### [What you are asked to do]
From the listing below, copy only the lines from the line that contains "const outerFace = WALL_R" to the line that contains "cad_parts[node].hide_render = cad_parts[node].hide_viewport", counting those two lines as part of the copy.

>> start Data lines

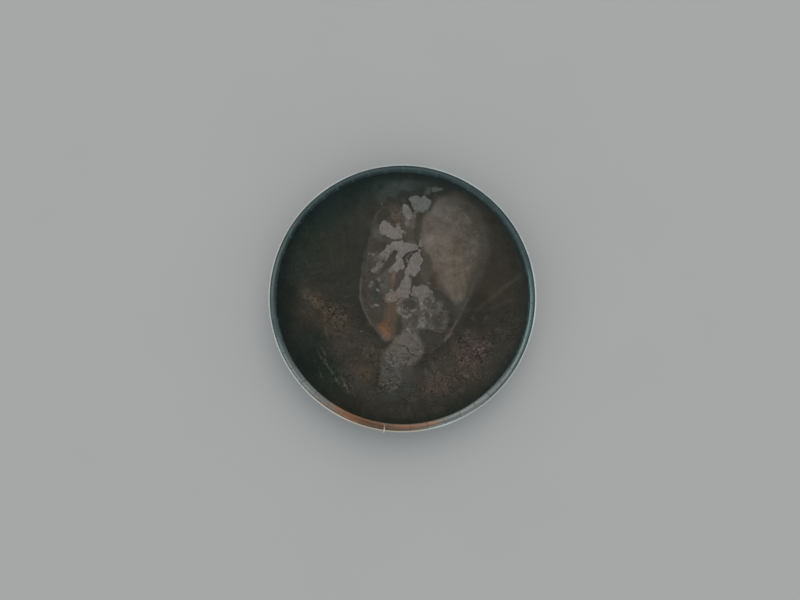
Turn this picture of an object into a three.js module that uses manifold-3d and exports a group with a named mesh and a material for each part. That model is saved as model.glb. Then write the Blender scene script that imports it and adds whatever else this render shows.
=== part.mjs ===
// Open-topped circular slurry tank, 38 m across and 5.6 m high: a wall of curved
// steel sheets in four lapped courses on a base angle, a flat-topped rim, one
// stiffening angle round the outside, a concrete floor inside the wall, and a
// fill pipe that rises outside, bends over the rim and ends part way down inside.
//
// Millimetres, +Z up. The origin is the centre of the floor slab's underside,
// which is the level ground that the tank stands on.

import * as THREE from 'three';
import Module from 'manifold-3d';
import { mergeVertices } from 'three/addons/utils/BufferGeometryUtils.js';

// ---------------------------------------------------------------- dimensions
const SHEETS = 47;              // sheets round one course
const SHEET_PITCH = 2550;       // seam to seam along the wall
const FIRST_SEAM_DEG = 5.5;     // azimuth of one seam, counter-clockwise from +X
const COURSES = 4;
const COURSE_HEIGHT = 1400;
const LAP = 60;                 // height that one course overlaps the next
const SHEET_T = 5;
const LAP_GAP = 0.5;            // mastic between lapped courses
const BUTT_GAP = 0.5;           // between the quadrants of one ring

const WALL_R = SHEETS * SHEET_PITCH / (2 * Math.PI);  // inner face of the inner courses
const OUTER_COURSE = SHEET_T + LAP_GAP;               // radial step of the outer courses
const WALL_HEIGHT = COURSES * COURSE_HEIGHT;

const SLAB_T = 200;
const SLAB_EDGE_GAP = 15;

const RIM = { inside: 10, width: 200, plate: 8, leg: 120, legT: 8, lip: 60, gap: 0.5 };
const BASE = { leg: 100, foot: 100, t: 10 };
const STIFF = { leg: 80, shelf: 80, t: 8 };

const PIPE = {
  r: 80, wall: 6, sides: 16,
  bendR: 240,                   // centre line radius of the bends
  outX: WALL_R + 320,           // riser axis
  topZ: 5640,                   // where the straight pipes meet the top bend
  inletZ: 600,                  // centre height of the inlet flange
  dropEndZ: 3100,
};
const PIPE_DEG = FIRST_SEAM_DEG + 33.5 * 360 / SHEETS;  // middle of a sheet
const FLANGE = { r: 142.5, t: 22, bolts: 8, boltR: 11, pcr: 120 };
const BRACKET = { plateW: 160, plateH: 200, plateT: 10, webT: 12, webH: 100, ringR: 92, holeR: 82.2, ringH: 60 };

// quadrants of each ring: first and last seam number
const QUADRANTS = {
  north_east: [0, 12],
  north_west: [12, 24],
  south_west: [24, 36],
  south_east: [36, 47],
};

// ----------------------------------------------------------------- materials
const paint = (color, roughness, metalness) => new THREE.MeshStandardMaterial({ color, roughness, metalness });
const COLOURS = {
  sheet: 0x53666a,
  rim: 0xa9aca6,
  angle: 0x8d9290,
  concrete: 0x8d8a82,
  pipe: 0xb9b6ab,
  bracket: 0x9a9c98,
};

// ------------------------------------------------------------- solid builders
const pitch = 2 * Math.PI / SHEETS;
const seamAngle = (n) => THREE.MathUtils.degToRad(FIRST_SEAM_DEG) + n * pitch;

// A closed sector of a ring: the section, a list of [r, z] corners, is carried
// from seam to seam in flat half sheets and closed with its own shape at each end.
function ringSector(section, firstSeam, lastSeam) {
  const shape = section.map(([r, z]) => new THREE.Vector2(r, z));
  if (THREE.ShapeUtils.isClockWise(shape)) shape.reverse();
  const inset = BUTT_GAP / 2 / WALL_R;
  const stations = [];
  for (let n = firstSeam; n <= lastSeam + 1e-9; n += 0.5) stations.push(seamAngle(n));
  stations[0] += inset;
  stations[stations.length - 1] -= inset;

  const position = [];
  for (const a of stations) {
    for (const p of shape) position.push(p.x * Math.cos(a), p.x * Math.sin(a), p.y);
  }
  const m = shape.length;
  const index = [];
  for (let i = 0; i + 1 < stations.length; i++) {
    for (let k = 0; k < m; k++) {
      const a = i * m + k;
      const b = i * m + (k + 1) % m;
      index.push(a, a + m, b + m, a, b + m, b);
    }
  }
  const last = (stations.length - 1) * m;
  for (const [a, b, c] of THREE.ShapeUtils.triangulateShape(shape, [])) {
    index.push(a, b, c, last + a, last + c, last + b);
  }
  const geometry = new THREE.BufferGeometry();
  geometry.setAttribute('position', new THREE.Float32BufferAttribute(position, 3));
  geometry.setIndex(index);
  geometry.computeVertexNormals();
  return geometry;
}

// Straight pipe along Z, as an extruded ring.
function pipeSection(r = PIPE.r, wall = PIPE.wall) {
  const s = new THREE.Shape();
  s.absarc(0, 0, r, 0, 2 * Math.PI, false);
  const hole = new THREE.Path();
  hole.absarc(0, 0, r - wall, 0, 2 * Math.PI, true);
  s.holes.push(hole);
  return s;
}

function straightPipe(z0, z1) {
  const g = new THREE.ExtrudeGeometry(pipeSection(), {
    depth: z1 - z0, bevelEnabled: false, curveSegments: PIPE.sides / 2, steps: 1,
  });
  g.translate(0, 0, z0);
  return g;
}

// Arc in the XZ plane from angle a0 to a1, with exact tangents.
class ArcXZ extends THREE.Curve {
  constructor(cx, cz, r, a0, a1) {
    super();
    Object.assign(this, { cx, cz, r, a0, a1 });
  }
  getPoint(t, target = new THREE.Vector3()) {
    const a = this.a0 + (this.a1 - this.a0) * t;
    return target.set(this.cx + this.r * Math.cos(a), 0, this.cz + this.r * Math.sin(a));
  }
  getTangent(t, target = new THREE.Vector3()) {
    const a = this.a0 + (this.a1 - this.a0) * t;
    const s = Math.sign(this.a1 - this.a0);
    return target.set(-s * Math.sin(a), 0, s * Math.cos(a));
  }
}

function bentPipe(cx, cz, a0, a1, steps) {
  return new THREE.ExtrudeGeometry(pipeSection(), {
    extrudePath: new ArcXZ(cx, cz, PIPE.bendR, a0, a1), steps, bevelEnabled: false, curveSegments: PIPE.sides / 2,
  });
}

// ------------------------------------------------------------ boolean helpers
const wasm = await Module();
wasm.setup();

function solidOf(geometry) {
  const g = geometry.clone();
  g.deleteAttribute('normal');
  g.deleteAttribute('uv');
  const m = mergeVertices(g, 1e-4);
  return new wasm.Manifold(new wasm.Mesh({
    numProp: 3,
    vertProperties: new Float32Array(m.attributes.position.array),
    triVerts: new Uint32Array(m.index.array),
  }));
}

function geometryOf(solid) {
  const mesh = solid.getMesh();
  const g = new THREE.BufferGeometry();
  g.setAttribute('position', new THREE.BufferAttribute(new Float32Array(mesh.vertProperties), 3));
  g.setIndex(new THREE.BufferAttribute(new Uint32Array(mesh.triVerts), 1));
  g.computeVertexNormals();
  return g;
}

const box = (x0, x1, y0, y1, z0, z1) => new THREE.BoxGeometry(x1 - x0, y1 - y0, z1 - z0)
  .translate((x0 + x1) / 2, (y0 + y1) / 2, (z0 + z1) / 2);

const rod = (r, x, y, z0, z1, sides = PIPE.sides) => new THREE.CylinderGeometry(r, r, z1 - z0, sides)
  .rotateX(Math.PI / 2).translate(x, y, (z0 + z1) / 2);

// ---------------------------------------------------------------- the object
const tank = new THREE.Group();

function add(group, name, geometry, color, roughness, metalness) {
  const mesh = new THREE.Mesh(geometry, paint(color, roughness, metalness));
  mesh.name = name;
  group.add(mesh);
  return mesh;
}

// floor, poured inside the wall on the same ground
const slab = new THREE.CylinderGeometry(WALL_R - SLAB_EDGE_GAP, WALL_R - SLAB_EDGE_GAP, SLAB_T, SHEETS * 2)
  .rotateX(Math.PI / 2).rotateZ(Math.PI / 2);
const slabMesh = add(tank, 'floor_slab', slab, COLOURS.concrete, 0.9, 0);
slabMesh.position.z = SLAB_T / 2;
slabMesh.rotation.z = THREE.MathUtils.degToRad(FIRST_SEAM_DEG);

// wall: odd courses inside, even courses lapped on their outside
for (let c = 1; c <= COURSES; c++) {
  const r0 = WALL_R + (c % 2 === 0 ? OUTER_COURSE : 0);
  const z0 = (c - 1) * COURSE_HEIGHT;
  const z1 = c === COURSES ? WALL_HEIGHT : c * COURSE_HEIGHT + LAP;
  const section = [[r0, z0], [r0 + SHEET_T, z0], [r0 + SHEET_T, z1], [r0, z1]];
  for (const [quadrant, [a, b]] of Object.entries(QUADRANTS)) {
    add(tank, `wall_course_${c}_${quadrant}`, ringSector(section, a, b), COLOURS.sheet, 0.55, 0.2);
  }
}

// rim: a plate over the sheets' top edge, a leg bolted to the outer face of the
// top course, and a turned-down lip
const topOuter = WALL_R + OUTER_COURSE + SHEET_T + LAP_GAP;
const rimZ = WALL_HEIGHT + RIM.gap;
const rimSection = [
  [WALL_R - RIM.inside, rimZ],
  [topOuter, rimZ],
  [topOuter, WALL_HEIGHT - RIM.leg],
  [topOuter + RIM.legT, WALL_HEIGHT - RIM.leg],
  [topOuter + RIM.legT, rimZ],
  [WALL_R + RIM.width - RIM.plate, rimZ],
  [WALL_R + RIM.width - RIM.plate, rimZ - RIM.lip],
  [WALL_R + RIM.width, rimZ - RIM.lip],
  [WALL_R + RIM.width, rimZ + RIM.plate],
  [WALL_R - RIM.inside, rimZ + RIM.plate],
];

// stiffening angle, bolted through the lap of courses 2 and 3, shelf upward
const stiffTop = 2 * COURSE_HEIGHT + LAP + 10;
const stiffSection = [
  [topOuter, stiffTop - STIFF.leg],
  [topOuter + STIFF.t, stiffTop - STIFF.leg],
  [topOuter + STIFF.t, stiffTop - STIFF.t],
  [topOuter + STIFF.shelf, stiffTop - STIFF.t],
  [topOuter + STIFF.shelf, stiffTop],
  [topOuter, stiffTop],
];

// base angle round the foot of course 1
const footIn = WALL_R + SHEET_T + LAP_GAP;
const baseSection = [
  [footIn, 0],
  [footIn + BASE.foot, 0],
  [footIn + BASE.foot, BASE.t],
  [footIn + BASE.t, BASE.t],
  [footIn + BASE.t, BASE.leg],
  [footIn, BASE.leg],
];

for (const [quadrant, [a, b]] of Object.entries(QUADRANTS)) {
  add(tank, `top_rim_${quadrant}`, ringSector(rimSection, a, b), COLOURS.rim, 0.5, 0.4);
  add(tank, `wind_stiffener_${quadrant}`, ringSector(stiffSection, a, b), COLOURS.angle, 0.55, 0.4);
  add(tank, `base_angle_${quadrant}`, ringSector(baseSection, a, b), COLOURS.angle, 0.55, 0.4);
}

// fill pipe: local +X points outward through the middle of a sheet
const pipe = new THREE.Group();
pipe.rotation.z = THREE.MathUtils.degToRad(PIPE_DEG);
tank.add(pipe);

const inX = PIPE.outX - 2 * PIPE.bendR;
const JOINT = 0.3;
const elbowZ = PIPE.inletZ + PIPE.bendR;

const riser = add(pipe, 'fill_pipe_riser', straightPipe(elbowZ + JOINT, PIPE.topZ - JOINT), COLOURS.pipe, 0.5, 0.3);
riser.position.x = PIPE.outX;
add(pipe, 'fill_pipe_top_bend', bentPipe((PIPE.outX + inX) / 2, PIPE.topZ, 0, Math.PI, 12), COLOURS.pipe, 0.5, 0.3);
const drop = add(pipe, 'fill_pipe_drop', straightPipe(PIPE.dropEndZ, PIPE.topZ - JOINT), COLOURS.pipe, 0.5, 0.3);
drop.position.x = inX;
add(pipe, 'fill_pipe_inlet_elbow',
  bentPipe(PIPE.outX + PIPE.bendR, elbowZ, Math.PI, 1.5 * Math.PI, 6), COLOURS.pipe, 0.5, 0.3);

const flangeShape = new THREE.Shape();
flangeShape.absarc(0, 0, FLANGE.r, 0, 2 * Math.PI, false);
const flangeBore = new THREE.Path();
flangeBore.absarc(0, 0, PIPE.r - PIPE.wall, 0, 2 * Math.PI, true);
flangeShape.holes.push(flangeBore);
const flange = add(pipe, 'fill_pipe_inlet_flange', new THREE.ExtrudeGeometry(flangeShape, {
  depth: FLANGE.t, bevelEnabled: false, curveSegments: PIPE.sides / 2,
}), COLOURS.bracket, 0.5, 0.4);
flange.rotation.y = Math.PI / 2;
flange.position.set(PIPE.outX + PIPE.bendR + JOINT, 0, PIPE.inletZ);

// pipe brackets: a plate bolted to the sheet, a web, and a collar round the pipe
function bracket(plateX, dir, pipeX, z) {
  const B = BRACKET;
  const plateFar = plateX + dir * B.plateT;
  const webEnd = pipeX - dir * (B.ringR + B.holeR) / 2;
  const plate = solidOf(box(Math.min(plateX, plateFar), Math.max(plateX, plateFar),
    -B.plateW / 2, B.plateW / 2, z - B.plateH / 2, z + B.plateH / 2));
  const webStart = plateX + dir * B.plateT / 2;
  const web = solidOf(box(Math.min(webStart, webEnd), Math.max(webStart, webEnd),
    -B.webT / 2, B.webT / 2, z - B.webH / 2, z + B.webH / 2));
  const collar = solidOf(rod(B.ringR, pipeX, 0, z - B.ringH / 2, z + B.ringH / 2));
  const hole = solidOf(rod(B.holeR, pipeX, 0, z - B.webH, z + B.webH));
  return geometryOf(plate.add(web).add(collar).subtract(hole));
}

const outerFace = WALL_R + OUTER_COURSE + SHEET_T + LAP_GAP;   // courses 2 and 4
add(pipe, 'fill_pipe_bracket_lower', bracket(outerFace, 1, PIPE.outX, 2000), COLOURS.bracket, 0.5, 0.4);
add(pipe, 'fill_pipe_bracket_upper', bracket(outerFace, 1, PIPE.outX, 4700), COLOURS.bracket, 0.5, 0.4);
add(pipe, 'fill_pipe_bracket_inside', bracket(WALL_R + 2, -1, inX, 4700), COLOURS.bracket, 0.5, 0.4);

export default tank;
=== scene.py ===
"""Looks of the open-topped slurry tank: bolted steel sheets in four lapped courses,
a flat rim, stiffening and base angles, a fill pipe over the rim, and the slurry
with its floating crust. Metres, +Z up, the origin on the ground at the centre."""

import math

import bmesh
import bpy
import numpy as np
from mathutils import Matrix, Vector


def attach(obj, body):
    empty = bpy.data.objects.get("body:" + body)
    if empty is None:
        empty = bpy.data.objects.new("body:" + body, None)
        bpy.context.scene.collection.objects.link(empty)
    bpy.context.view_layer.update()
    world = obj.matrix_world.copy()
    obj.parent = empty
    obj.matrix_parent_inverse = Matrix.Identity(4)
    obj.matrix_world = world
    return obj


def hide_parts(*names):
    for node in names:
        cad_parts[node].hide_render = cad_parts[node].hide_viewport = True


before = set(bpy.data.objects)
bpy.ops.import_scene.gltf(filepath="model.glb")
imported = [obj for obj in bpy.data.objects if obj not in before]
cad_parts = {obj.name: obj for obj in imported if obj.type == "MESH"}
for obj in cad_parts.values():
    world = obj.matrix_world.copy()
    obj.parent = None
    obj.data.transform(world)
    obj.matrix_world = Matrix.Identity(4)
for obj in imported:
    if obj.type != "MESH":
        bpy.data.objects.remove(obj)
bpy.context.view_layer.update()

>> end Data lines

### [Problem solution]
const outerFace = WALL_R + OUTER_COURSE + SHEET_T + LAP_GAP;   // courses 2 and 4
add(pipe, 'fill_pipe_bracket_lower', bracket(outerFace, 1, PIPE.outX, 2000), COLOURS.bracket, 0.5, 0.4);
add(pipe, 'fill_pipe_bracket_upper', bracket(outerFace, 1, PIPE.outX, 4700), COLOURS.bracket, 0.5, 0.4);
add(pipe, 'fill_pipe_bracket_inside', bracket(WALL_R + 2, -1, inX, 4700), COLOURS.bracket, 0.5, 0.4);

export default tank;
=== scene.py ===
"""Looks of the open-topped slurry tank: bolted steel sheets in four lapped courses,
a flat rim, stiffening and base angles, a fill pipe over the rim, and the slurry
with its floating crust. Metres, +Z up, the origin on the ground at the centre."""

import math

import bmesh
import bpy
import numpy as np
from mathutils import Matrix, Vector


def attach(obj, body):
    empty = bpy.data.objects.get("body:" + body)
    if empty is None:
        empty = bpy.data.objects.new("body:" + body, None)
        bpy.context.scene.collection.objects.link(empty)
    bpy.context.view_layer.update()
    world = obj.matrix_world.copy()
    obj.parent = empty
    obj.matrix_parent_inverse = Matrix.Identity(4)
    obj.matrix_world = world
    return obj


def hide_parts(*names):
    for node in names:
        cad_parts[node].hide_render = cad_parts[node].hide_viewport = True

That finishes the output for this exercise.